THE TASK:
The lines to be extracted run from the start of the listing through the line containing "rim_gap = 0.15; // [0.1:0.05:0.5]"; copy them exactly and nothing else.

MATERIAL PROVIDED:

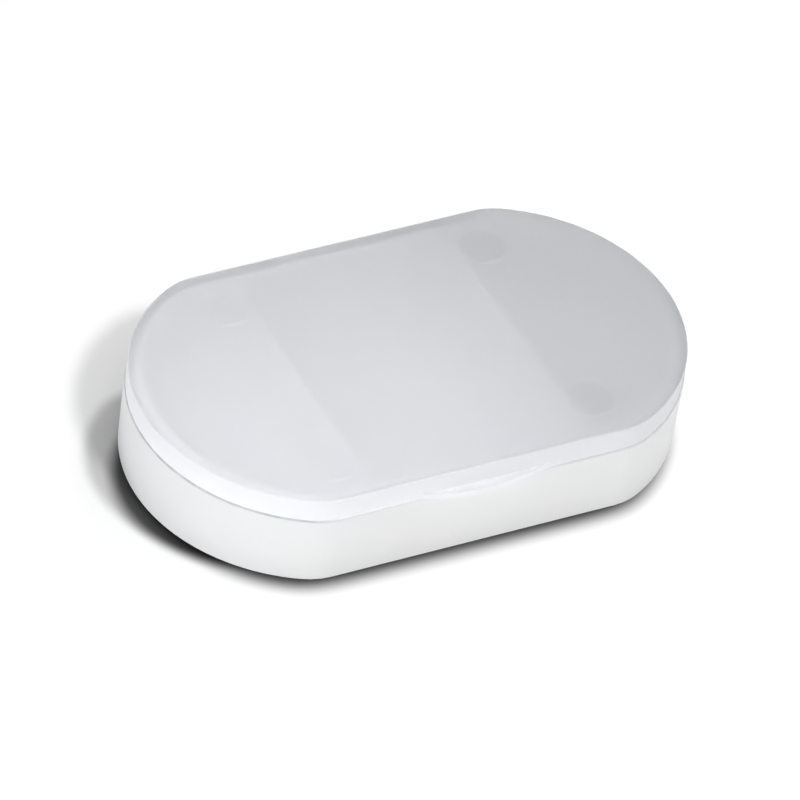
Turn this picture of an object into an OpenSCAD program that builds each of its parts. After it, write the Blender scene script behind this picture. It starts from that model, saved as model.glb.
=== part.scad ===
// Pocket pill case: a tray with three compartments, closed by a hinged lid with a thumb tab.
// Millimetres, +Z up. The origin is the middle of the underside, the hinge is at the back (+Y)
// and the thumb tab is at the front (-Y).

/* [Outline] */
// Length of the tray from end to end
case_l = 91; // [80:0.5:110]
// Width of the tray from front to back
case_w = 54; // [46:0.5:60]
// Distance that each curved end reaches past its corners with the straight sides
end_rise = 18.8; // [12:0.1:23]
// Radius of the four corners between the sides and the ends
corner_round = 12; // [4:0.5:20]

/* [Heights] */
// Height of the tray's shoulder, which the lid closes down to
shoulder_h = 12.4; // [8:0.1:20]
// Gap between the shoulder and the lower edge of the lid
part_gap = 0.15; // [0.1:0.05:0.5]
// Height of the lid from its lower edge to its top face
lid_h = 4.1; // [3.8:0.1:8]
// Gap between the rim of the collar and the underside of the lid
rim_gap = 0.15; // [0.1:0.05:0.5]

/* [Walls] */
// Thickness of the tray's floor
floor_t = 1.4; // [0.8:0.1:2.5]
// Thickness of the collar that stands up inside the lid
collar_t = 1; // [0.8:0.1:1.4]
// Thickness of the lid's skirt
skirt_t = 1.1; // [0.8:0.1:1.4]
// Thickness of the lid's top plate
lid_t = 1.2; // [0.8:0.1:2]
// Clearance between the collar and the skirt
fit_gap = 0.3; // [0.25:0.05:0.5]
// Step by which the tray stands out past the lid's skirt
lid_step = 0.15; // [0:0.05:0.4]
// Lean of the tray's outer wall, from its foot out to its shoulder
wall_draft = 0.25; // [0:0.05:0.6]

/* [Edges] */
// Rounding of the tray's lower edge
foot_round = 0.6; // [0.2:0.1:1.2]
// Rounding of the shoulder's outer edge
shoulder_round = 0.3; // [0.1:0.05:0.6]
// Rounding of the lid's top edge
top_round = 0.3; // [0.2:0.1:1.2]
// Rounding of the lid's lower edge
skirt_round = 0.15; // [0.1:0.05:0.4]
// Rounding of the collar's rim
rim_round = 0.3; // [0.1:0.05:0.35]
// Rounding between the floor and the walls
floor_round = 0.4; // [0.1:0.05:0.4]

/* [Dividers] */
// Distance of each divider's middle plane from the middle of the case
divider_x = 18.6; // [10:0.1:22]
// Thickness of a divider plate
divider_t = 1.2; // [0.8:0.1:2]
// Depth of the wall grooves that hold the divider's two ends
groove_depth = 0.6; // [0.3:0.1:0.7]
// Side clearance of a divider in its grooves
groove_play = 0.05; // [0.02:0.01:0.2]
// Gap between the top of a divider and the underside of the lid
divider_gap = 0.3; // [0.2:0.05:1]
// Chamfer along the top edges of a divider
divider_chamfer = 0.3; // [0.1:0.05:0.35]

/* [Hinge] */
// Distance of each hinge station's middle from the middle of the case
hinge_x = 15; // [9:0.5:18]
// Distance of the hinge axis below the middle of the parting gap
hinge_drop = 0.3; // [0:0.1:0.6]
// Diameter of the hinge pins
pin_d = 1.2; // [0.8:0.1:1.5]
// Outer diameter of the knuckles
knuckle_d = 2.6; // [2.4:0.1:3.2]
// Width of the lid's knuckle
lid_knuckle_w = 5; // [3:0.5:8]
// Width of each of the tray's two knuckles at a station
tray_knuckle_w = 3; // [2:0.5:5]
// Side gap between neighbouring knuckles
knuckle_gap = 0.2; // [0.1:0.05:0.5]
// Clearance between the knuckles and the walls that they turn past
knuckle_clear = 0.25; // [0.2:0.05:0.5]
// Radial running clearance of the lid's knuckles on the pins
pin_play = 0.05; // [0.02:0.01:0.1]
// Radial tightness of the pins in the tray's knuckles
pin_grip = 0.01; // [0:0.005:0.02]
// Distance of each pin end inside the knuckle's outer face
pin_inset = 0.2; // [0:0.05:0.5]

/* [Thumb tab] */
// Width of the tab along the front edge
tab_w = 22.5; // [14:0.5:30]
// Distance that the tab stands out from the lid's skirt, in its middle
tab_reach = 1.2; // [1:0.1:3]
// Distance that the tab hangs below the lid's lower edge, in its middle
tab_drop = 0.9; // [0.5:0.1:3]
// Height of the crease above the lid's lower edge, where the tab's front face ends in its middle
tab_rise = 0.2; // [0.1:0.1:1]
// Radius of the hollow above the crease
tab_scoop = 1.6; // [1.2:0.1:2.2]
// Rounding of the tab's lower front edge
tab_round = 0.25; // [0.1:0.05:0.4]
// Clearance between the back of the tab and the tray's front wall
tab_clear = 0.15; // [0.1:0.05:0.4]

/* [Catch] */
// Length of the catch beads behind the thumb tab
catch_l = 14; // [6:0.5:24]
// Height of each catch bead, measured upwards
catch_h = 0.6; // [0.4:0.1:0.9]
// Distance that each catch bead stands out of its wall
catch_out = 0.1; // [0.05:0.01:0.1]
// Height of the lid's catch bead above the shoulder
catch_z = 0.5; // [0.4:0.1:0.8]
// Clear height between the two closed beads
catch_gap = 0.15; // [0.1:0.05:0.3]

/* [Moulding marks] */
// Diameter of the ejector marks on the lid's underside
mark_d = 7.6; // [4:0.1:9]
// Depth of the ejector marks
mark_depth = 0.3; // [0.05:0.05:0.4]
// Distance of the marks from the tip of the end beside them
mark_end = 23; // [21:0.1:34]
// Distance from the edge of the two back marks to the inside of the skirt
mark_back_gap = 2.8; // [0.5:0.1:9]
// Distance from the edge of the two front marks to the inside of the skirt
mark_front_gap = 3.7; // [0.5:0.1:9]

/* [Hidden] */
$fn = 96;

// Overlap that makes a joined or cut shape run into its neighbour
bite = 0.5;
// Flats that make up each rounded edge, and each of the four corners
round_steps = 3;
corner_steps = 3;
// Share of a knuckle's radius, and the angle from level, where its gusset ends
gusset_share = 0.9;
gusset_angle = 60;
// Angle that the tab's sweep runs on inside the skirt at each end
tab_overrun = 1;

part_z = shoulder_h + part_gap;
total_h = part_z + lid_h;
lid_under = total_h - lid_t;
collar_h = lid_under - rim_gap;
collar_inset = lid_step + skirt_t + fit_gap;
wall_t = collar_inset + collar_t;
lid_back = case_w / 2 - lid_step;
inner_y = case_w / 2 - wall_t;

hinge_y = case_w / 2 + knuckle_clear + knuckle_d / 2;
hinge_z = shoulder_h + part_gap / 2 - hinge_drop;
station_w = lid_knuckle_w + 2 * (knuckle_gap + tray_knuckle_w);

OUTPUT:
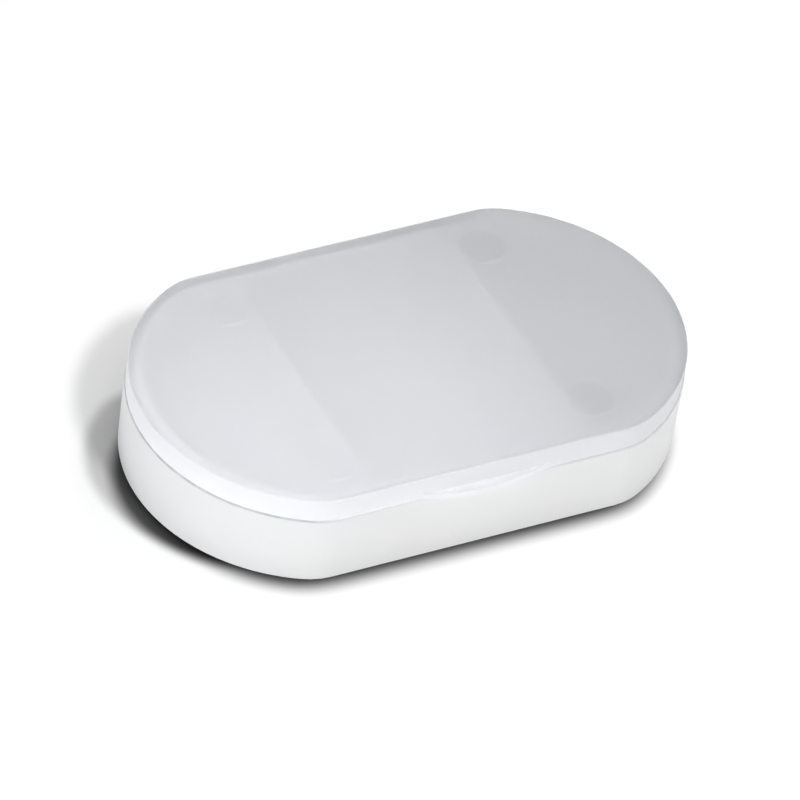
Turn this picture of an object into an OpenSCAD program that builds each of its parts. After it, write the Blender scene script behind this picture. It starts from that model, saved as model.glb.
=== part.scad ===
// Pocket pill case: a tray with three compartments, closed by a hinged lid with a thumb tab.
// Millimetres, +Z up. The origin is the middle of the underside, the hinge is at the back (+Y)
// and the thumb tab is at the front (-Y).

/* [Outline] */
// Length of the tray from end to end
case_l = 91; // [80:0.5:110]
// Width of the tray from front to back
case_w = 54; // [46:0.5:60]
// Distance that each curved end reaches past its corners with the straight sides
end_rise = 18.8; // [12:0.1:23]
// Radius of the four corners between the sides and the ends
corner_round = 12; // [4:0.5:20]

/* [Heights] */
// Height of the tray's shoulder, which the lid closes down to
shoulder_h = 12.4; // [8:0.1:20]
// Gap between the shoulder and the lower edge of the lid
part_gap = 0.15; // [0.1:0.05:0.5]
// Height of the lid from its lower edge to its top face
lid_h = 4.1; // [3.8:0.1:8]
// Gap between the rim of the collar and the underside of the lid
rim_gap = 0.15; // [0.1:0.05:0.5]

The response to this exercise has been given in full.